Here I must admit I learned a great deal from Phillips that I should have already known. I knew, of course, that the United States has been de-industrializing, and I recently found statistics showing that that process, like so many others, has accelerated rapidly under George W. Bush. But I did not know that financial services, real estate and insurance, have become the single largest sector of the economy and the most profitable. That simple fact explains an enormous number of developments over the last twenty years. Phillips himself doesn't say so, but we have reached a stage of finance capitalism that even Lenin never dreamed of. The American economy, and especially its upper reaches, consists of number crunchers and paper shufflers who depend, as he shows, on an ever-expanding pyramid of debt, new financial instruments, and reinvestment of dollars by foreign central banks. Our current account deficit, our national debt, and our individual consumer debt are growing by leaps and bounds, and no one is doing anything about it. The Federal Reserve Board under Greenspan not only facilitated this process but came to the rescue of risky investors again and again--even a gigantic hedge fund. Credit card debt has become easier to accumulate during the last ten years--although the new bankruptcy act passed last year will make it much harder to get rid of. Low interest rates and the refinancing of homes (frequently, now, without giving the occupant any equity at all) have fueled our recovery over the last few years. It seems very likely that the real purpose of Bush's Social Security privatization is to find a new source of investment capital to keep the stock market going. No one really knows whether the whole structure is, at bottom, any sounder than Enron or Worldcom. History suggests that it is not.

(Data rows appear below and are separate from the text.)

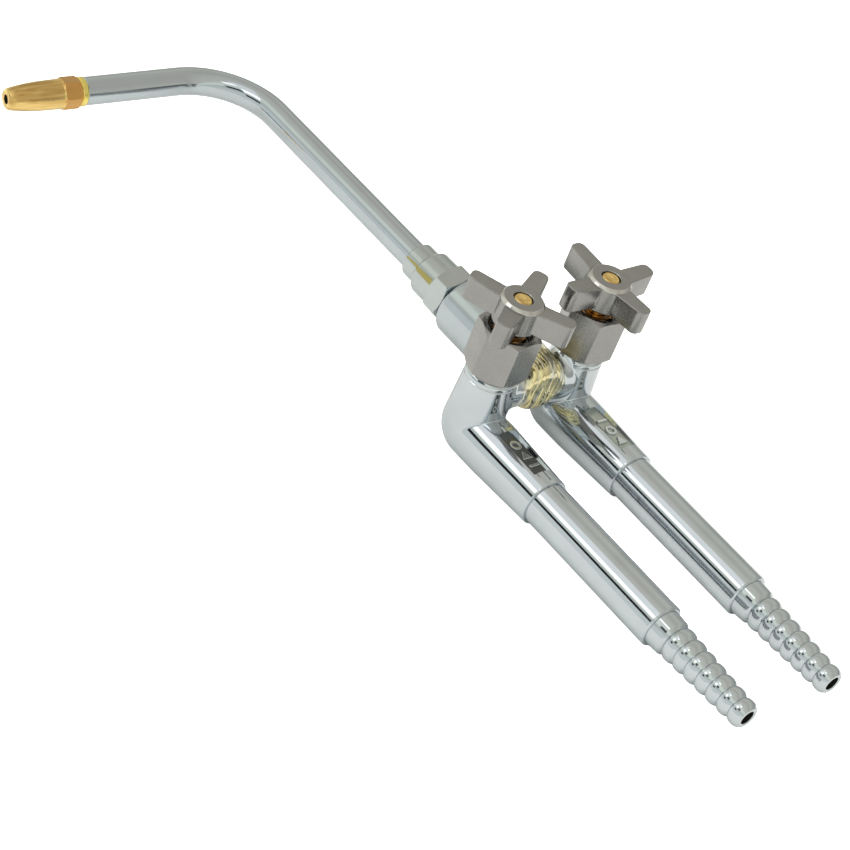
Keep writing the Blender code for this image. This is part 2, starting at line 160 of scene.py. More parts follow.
class Graph:
    """A short way to write a material's nodes."""

    def __init__(self, name):
        self.material = bpy.data.materials.new(name)
        self.material.use_nodes = True
        self.tree = self.material.node_tree
        self.shader = self.tree.nodes["Principled BSDF"]

    def link(self, source, target):
        self.tree.links.new(source, target)

    def place(self, scale):
        """Object coordinates stretched by scale; one unit is a metre."""
        coords = self.tree.nodes.new("ShaderNodeTexCoord")
        mapping = self.tree.nodes.new("ShaderNodeMapping")
        mapping.inputs["Scale"].default_value = scale
        self.link(coords.outputs["Object"], mapping.inputs["Vector"])
        return mapping.outputs["Vector"]

    def noise(self, scale, detail=3.0, roughness=0.5):
        node = self.tree.nodes.new("ShaderNodeTexNoise")
        node.inputs["Scale"].default_value = 1.0
        node.inputs["Detail"].default_value = detail
        node.inputs["Roughness"].default_value = roughness
        self.link(self.place(scale), node.inputs["Vector"])
        return node.outputs["Fac"]

    def remap(self, value, low, high, to_low, to_high):
        node = self.tree.nodes.new("ShaderNodeMapRange")
        node.interpolation_type = "SMOOTHSTEP"
        limits = {"From Min": low, "From Max": high, "To Min": to_low, "To Max": to_high}
        for socket, number in limits.items():
            node.inputs[socket].default_value = number
        self.link(value, node.inputs["Value"])
        return node.outputs["Result"]

    def maths(self, operation, first, second):
        return add_maths(self.tree, operation, first, second)

    def mix(self, amount, first, second):
        node = self.tree.nodes.new("ShaderNodeMix")
        node.data_type = "RGBA"
        self.link(amount, node.inputs["Factor"])
        for socket, value in ((node.inputs[6], first), (node.inputs[7], second)):
            if isinstance(value, tuple):
                socket.default_value = (*value, 1.0)
            else:
                self.link(value, socket)
        return node.outputs[2]

    def bump(self, height, distance, strength=1.0, before=None):
        node = self.tree.nodes.new("ShaderNodeBump")
        node.inputs["Distance"].default_value = distance
        node.inputs["Strength"].default_value = strength
        self.link(height, node.inputs["Height"])
        if before is not None:
            self.link(before, node.inputs["Normal"])
        return node.outputs["Normal"]


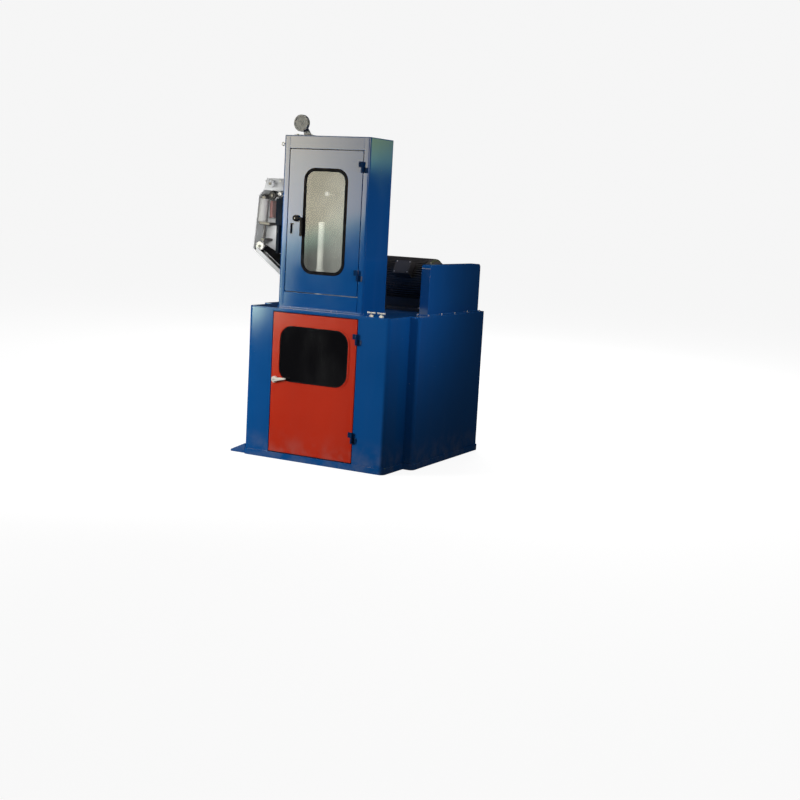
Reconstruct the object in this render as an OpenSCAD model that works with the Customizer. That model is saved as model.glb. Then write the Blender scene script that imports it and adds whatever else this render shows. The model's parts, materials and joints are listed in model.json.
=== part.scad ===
// Wire drawing machine with an annealing tower on its deck.
// Machine axes: X runs to the right from the front section's left side, Y runs back
// from the front face, Z runs up from the floor. Every module is drawn in these axes,
// and place() then moves the origin to the middle of the machine's outline.

/* [Base cabinet] */
// Width of the front section
base_w = 976; // [800:4:1200]
// Height of the deck above the floor
base_h = 920; // [850:10:1000]
// Depth of the front section, back to the step
front_d = 255; // [230:5:300]
// Depth of the whole base
base_d = 1190; // [1100:10:1400]
// How far the rear section stands out beyond the front section on each side
rear_step = 65; // [40:5:100]
// Outer radius of the front section's bent corners
front_r = 25; // [20:1:50]
// Outer radius of the rear section's bent corners
rear_r = 20; // [16:1:38]
// Sheet thickness of the base walls
wall_t = 4; // [3:0.5:6]
// Thickness of the deck plate
deck_t = 6; // [5:1:10]
// Height of the plinth frame
plinth_h = 38; // [30:1:39]
// Width of the plinth frame's bars
plinth_bar = 70; // [50:5:100]
// How far the plinth stands out in front of the walls
plinth_lip = 7; // [4:1:12]

/* [Anchor feet] */
// How far the anchor feet reach out on the left
foot_reach = 108; // [106:1:140]
// Length of an anchor foot along the side
foot_len = 110; // [90:5:130]
// Thickness of an anchor foot's plate
foot_t = 12; // [8:1:16]
// Radius of the anchor bolt holes
anchor_r = 9; // [7:0.5:12]

/* [Lower door] */
// Left edge of the lower door
ldoor_x = 180; // [160:1:200]
// Width of the lower door
ldoor_w = 581; // [520:1:600]
// Bottom edge of the lower door
ldoor_z = 44; // [42:1:60]
// Top edge of the lower door, below the deck's upper face
ldoor_top = 25; // [20:1:60]
// Left edge of the lower window, from the door's left edge
lwin_x = 52; // [50:1:60]
// Right edge of the lower window, from the door's right edge
lwin_right = 53; // [45:1:60]
// Top of the lower window, from the door's top edge
lwin_top = 75; // [60:1:100]
// Height of the lower window
lwin_h = 340; // [300:1:350]
// Corner radius of the lower window
lwin_r = 84; // [60:1:100]

/* [Tower] */
// Left side of the tower
tower_x = 149; // [140:1:160]
// Width of the tower
tower_w = 592; // [580:1:610]
// Front face of the tower, behind the front of the base
tower_y = 88; // [80:1:100]
// Depth of the tower
tower_d = 285; // [270:1:300]
// Height of the tower above the deck
tower_h = 1030; // [1010:1:1060]
// Outer radius of the tower's bent corners
tower_r = 12; // [10:1:16]
// Sheet thickness of the tower
tower_t = 4; // [3:0.5:5]
// Gap between the tower wall and the liner's sides
liner_gap = 20; // [10:1:40]

/* [Upper door] */
// Left edge of the upper door, from the tower's left side
udoor_left = 46; // [40:1:50]
// Right edge of the upper door, from the tower's right side
udoor_right = 45; // [42:1:60]
// Bottom edge of the upper door, above the deck
udoor_z = 101; // [90:1:110]
// Top edge of the upper door, below the tower's roof
udoor_top = 82; // [60:1:100]
// Left edge of the window opening, from the door's left edge
uwin_x = 114; // [105:1:120]
// Right edge of the window opening, from the door's right edge
uwin_right = 104; // [95:1:115]
// Bottom of the window opening, from the door's bottom edge
uwin_z = 121; // [110:1:130]
// Top of the window opening, from the door's top edge
uwin_top = 116; // [100:1:130]
// Corner radius of the window opening
uwin_r = 65; // [50:1:75]
// How far the gasket covers the door round the window opening
gasket_lap = 10; // [6:1:14]

/* [Doors in general] */
// Gap between a door and its frame
door_gap = 5; // [5:0.5:6]
// Sheet thickness of the doors
door_t = 3; // [2:0.5:4]
// Depth of the doors, from the face to the back of the folded edges
door_d = 22; // [18:1:30]
// Width of the raised rim round the lower window
rim_w = 9; // [6:1:14]
// Bottom edge of the lower door to the middle of its low hinge
lhinge_low = 151; // [120:1:200]
// Top edge of the lower door to the middle of its high hinge
lhinge_top = 117; // [100:1:200]
// Bottom edge of the upper door to the middle of its low hinge
uhinge_low = 124; // [100:1:200]
// Top edge of the upper door to the middle of its high hinge
uhinge_top = 93; // [80:1:200]
// Radius of the hinge barrels
barrel_r = 8; // [7:0.5:10]
// Radius of the hinge pins
pin_r = 4; // [3:0.5:5]
// Length of one hinge barrel
barrel_l = 32; // [24:1:40]
// Radial running clearance of pins and axles
run_gap = 0.05; // [0.02:0.01:0.1]
// End gap between a turning piece and its seat
end_gap = 0.3; // [0.2:0.05:0.5]

/* [Handles] */
// Centre of the lower handle, from the lower door's left edge
lhandle_x = 28; // [26:1:32]
// Height of the lower handle above the lower edge of the window
lhandle_up = 7; // [-30:1:20]
// Length of the lower handle's lever
lhandle_l = 88; // [70:1:100]
// Rise of the lower lever above level, in degrees
lhandle_rise = 8; // [0:1:15]
// Centre of the upper handle, from the upper door's left edge
uhandle_x = 62; // [50:1:70]
// Height of the upper handle above the deck
uhandle_z = 540; // [500:1:580]
// Side reach of the upper handle's arm
uhandle_arm = 44; // [36:1:50]
// Length of the upper handle's grip
uhandle_grip = 98; // [80:1:120]
// Radius of the handle bosses
boss_r = 20; // [16:1:22]
// Height of the handle bosses
boss_h = 14; // [10:1:18]
// Radius of the handle spindles
spindle_r = 6; // [5:0.5:8]

/* [Top pulley] */
// Radius of the top pulley
top_pulley_r = 50; // [40:1:60]
// Thickness of the top pulley
top_pulley_t = 22; // [16:1:28]
// Place of the top pulley along X
top_pulley_x = 227; // [210:1:250]
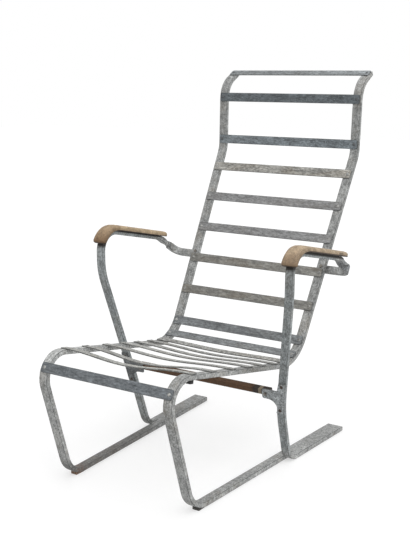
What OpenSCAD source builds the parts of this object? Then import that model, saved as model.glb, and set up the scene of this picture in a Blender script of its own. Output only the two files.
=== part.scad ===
// Open lounge chair of flat metal bar, slit along its length so that each side is one bent piece.
// Lengths are in millimetres. X runs across the chair, Y from front to back and Z up.
// The origin is on the floor, under the middle of the chair's box.

/* [Bar] */
// Thickness of the bent bar
bar_t = 12.5; // [10:0.5:15]
// Width of the inner half of the slit bar
strip_w = 25.5; // [22:0.5:28]
// Width of the outer half of the slit bar, which is the post and the arm
post_w = 22; // [20:0.5:26]
// Width of the slit between the halves
slit_w = 1; // [0.5:0.5:3]

/* [Floor runner and leg] */
// Length of the bar on the floor, from the front foot's corner to the tail's end
runner_len = 716; // [660:1:760]
// Height of the seat's front corner over the bar's underside
seat_front_h = 378; // [355:1:400]
// How far the leg leans forward
leg_lean = 114; // [96:1:130]
// Radius of the bend at the front foot
foot_r = 79; // [66:1:90]

/* [Seat and back] */
// Level distance from the seat's front corner to the corner of seat and back
seat_run = 616; // [590:1:640]
// How far the seat falls towards the back
seat_fall = 117; // [98:1:136]
// Level distance that the straight back leans
back_run = 316; // [290:1:340]
// Height of the straight back
back_rise = 562; // [545:1:600]
// Level distance that the neck leans
neck_run = 9; // [0:1:20]
// Height of the neck
neck_rise = 197; // [190:1:220]
// Level distance of the curl at the top
curl_run = 73; // [66:1:82]
// Height of the curl at the top
curl_rise = 40; // [32:1:48]
// Radius of the bend at the seat's front
seat_front_r = 67; // [55:1:75]
// Radius of the bend between seat and back
seat_back_r = 106; // [92:1:114]
// Radius of the bend under the neck
neck_r = 78; // [68:1:100]
// Radius of the bend of the curl
curl_r = 78; // [70:1:86]

/* [Half widths to the middle of the inner strip] */
// At the tail's end
tail_x = 233; // [222:1:240]
// At the front foot
foot_x = 196; // [190:1:204]
// At the seat's front
seat_front_x = 193; // [187:1:202]
// At the corner of seat and back
seat_back_x = 209; // [203:1:216]
// At the neck
neck_x = 229; // [220:1:236]
// At the top
top_x = 230.5; // [222:0.5:238]

/* [Arm] */
// Distance from the front foot's corner back to the post's foot
post_y = 411.5; // [402:0.5:430]
// Distance from the post's foot back to where the slit ends
slit_past = 50; // [45:1:70]
// Height of the post's slow bend
knee_h = 164; // [156:1:180]
// How far the post leans forward up to its slow bend
knee_lean = 54; // [46:0.5:62]
// How far the post splays out up to its slow bend
knee_splay = 6.5; // [3:0.5:16]
// Height of the arm's front corner over the bar's underside
arm_h = 625; // [610:1:650]
// Height of the post's shoulder, above which it stands upright
shoulder_h = 497; // [486:1:503]
// How far the post leans forward from its slow bend up to its shoulder
post_lean = 71; // [60:0.5:80]
// How far the post splays out from its slow bend up to its shoulder
post_splay = 58; // [50:0.5:68]
// Level distance from the arm's lap forward to the bend at the arm's back
arm_back_in = 73; // [66:0.5:84]
// Height of the bend at the arm's back over the middle of the lap
arm_back_up = 57; // [48:0.5:64]
// How far the arm draws in from its front corner to the bend at its back
arm_draw = 1; // [0:0.5:8]
// Half width to the corner where the arm turns in towards the back
arm_corner_x = 293; // [288:1:302]
// Room between the sixth back slat's rivet and the arm's lap above it
lap_room = 1; // [0.5:0.5:3]
// Room between the sixth back slat and the head of the lap's bolt
lap_bolt_room = 2; // [1:0.5:4]
// How far the lap's end stands in from the middle of the back's strip
lap_end_in = 2; // [0:0.5:8]
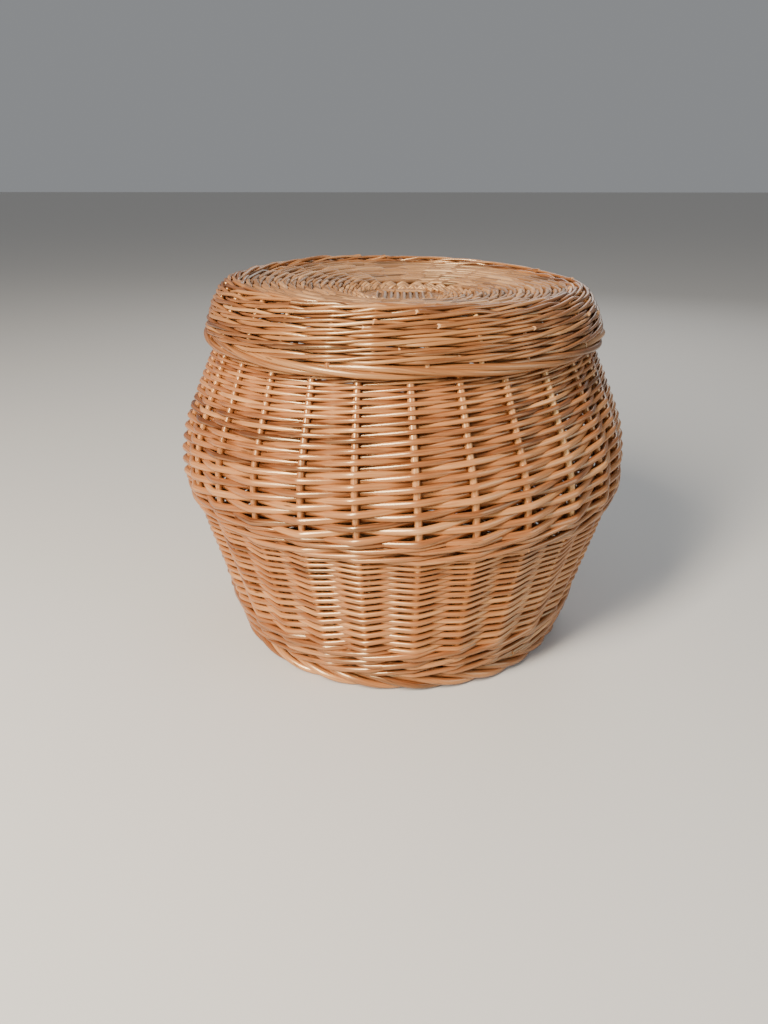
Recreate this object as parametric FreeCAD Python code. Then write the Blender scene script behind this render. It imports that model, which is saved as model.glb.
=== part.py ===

Phillips uses historical examples to sound the alarm, focusing on 16th century Spain, 18th-century Holland, and 20th-century Britain. None of them, though, as he has to admit, has all that much in common with the United States. While Britain lost its industrial pre-eminence to Germany and the US by 1900, it never de-industrialized to the extent that we have. Indeed, Phillips notes that the major European nations--whose economies are constantly derided in our economic press in terms reminiscent of Donald Rumsfeld--have not only maintained robust industries but still run major export surpluses. Their currency has appreciated about 40% relative to ours under Bush--an indication that the world's bankers know we cannot go on as we have.

I do not know whether Phillips is right. Certainly he will make any reader who has managed to work against current trends by driving a high-mileage car, maintaining a strong equity position in his house, and putting a good deal of any available cash or retirement funds into foreign equities better, and avoiding long-term consumer debt a lot better, but his statistics suggest that such Americans are a depressingly small minority. We face the strong possibility of a crash, and no clear way out of it.

In retrospect, however badly it turns out abroad (a subject to which I shall return shortly), the war in Iraq may have done more harm by distracting the media and the American people from what is happening at home. In the end, however, it may also make the crash worse. If our economy falls apart, we will need the world's help. They will, of course, have some interest in keeping American consumer demand alive (although the richer Indians and Chinese might fill some of that gap), but we are continuing to forfeit a great deal of international goodwill, as Phillips notes, by opposing birth control, effective AIDS prevention, or any effective steps against global warming, as well as by renouncing the principles of the western alliance since 1945. When Germany and Japan went off the track in the 1930s the cavalry eventually came to the rescue. It isn't clear if we will be as lucky, and a Democratic Administration, if one is elected, should put a high priority on restoring a real alliance of the major powers. We will need it.